Nous jouons l’Ouganda que nous avons battu il y a un an, deux fois en quatre jours sur le score
de 0-1 et 1-0. Nous avons fait tomber leur record d’invincibilité à domicile vieux de plus de dix ans.
Il faut s’attendre à une équipe revancharde qui viendra à Lomé avec des envies de tout renverser!!
3.2- Les dates convenables
       Les journées Fifa de novembre sont officiellement prévues par la FIFA entre le lundi 9 novembre 
Nos dates de match de novembre sont à changer, on ne peut pas jouer dans ces conditions. Si nous
voulons mettre les chances de notre côté, le match aller surtout qu’il est à domicile, doit se jouer
au moins le vendredi 13 novembre à Lomé et le match retour le mardi 17 novembre à Kampala.

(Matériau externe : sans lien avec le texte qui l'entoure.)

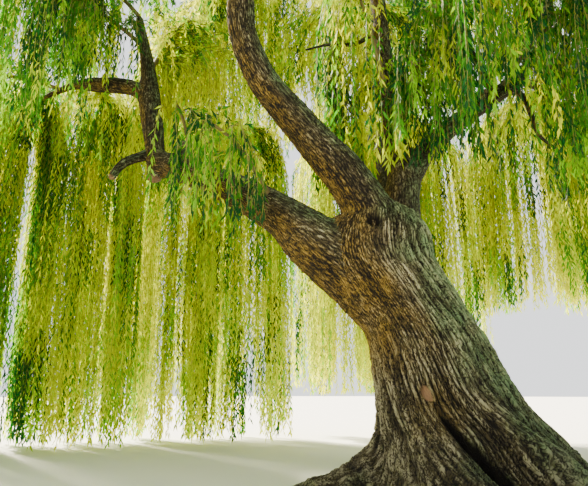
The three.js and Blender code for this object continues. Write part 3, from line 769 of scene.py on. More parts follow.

Soit nous changeons les dates pour augmenter nos chances de qualifications, soit faut se rendre
à l’évidence que la seule chose que l’on risque de gagner c’est la HONTE, comme c’était le
cas il y a un an déjà.
Mais cette fois ci, et je pèse mes mots, il ne faudra pas compter sur nous!!
4- Équipements / Sponsor / Puma
4.1- Le grand mystère
       Les équipements restent à ce jour un mystère pour nous. Difficile de constater qu’un pays comme
le Togo, sponsorisé par Puma, qui a fait la coupe du monde 2006, qualifié à la CAN 2010, fait un 1/4
de finale de CAN 2013, se retrouve depuis 2013 sans contrat officiel avec son sponsor.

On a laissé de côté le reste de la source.